Un foisonnement de pistes

Dans ce contexte, comment les entreprises semencières s'organisent-elles et affinent-elles leur stratégie ? En plus de la semence et des phytos, Bayer, BASF et Syngenta se positionnent comme fournisseurs de solutions complètes aux agriculteurs. Dekalb a multiplié les essais de comportement de ces variétés, ce qui lui permet de conseiller la densité optimale de semis. Dans le même esprit, KWS s'apprête à proposer aux agriculteurs un accompagnement s'appuyant sur les observations satellites.

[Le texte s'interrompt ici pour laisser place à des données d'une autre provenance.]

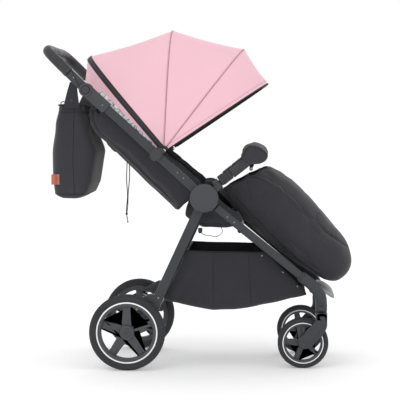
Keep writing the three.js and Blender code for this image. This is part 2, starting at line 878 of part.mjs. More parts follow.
function addCords() {
  const hang = onTube(272, -90);
  const points = [
    [hang[0] - 4, -100, hang[1] - 6],
    [hang[0] - 6, -100, hang[1] - 60],
    [hang[0] - 3, -101, hang[1] - 120],
    [hang[0] - 7, -99, hang[1] - 170],
    [hang[0] - 2, -100, hang[1] - 205],
  ];
  const knot = new THREE.SphereGeometry(4.5, 10, 6);
  knot.translate(hang[0] - 2, -100, hang[1] - 207);
  const anchor = new THREE.SphereGeometry(4, 8, 6);
  anchor.translate(hang[0] - 4, -100, hang[1] - 8);
  add("recline_cord", join(sweep(points, ovalShape(1.8, 1.8, 8, 2), 10), knot, anchor), WEBBING);
  const loop = [
    [-52, -120, 446],
    [-40, -120, 438],
    [-22, -120, 436],
    [-4, -120, 432],
    [12, -120, 438],
    [20, -120, 450],
    [16, -120, 463],
  ];
  const buckle = block(-62, -46, -128, -112, 444, 462);
  add("strap_loop", join(sweep(loop, ovalShape(4, 1.6, 8, 3), 16), buckle), WEBBING);
}

addWheels();
addFrontLegs();
addForks();
addHubs();
addBumper();
addSeat();
addFootMuff();
addBasket();
addRearLegs();
addUpperFrame();
addHandle();
addCanopy();
addBag();
addCords();

// The origin sits at the middle of the footprint, on the floor.
const extent = new THREE.Box3().setFromObject(stroller);
stroller.position.x = -(extent.min.x + extent.max.x) / 2;

export default stroller;
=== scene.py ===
import json
import math

import bmesh
import bpy
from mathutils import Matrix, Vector, noise
from mathutils.bvhtree import BVHTree
from mathutils.kdtree import KDTree


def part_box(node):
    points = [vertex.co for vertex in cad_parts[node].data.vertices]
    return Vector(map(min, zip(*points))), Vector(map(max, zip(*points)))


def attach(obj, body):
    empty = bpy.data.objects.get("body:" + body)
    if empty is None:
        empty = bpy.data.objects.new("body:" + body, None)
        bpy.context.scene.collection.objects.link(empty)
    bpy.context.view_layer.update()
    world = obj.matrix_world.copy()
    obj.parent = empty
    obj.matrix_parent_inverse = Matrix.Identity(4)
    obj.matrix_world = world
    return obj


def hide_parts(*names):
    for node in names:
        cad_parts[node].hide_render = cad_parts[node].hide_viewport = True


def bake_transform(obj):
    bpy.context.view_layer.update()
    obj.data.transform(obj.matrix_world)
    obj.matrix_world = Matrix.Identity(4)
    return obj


# Looks of the baby stroller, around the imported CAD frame.
# Helpers take the CAD source's own millimetres: X forward, Z up, the right-hand side on negative Y.
# at() turns them into the row frame in metres.

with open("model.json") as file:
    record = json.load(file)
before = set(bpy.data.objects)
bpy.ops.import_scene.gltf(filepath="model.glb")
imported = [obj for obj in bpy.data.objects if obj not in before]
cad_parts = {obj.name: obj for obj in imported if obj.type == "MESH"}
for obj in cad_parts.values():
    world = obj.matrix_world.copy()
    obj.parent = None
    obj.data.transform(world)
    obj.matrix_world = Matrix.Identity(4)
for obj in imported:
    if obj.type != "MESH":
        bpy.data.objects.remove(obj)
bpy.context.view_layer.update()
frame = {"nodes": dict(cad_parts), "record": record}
BODY = {node: body for body, nodes in frame["record"]["behaviour"]["bodies"].items() for node in nodes}

SIDES = (-1, 1)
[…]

Syngenta affine la connaissance de ses maïs ou de ses orges hybrides et poursuit ses recherches en blé hybride. Limagrain a annoncé tout récemment la signature d'un accord avec le MIT, Massachusetts Institute of Technology et Harvard aux États-Unis, pour accéder aux techniques d'édition de gènes. Dans la foulée de quelques précurseurs comme Lemaire-Deffontaines, les sélectionneurs sont de plus en plus nombreux à s'intéresser au bio et à proposer des gammes de semences bio. « Aujourd'hui, sur les 240 établissements producteurs français, une centaine produit des semences bio, précise Philippe Silhol. Ils n'étaient que 70 il y a cinq ans. » Les semenciers explorent aussi de nouvelles espèces comme le soja, l'épeautre, les lentilles, le chia. Ils regardent de très près tout ce qui peut accompagner la semence, la conservation, en faisant appel à des technologies nouvelles, les engrais et oligo-éléments ou biostimulants dans l'enrobage (voir p. 31). Dans les coopératives, le dossier semences est devenu l'un des plus stratégiques, et certaines n'hésitent pas y consacrer des investissements importants (lire p. 28 et 29). Dans le sillage de Soufflet, coops et négoces sont aussi de plus en plus nombreux à tester et à proposer des mélanges de variétés en céréales, solutions explorées dans un premier temps, à l'initiative des agriculteurs. La filière semences foisonne d'idées pour aider les agriculteurs à s'adapter aux évolutions de leur environnement.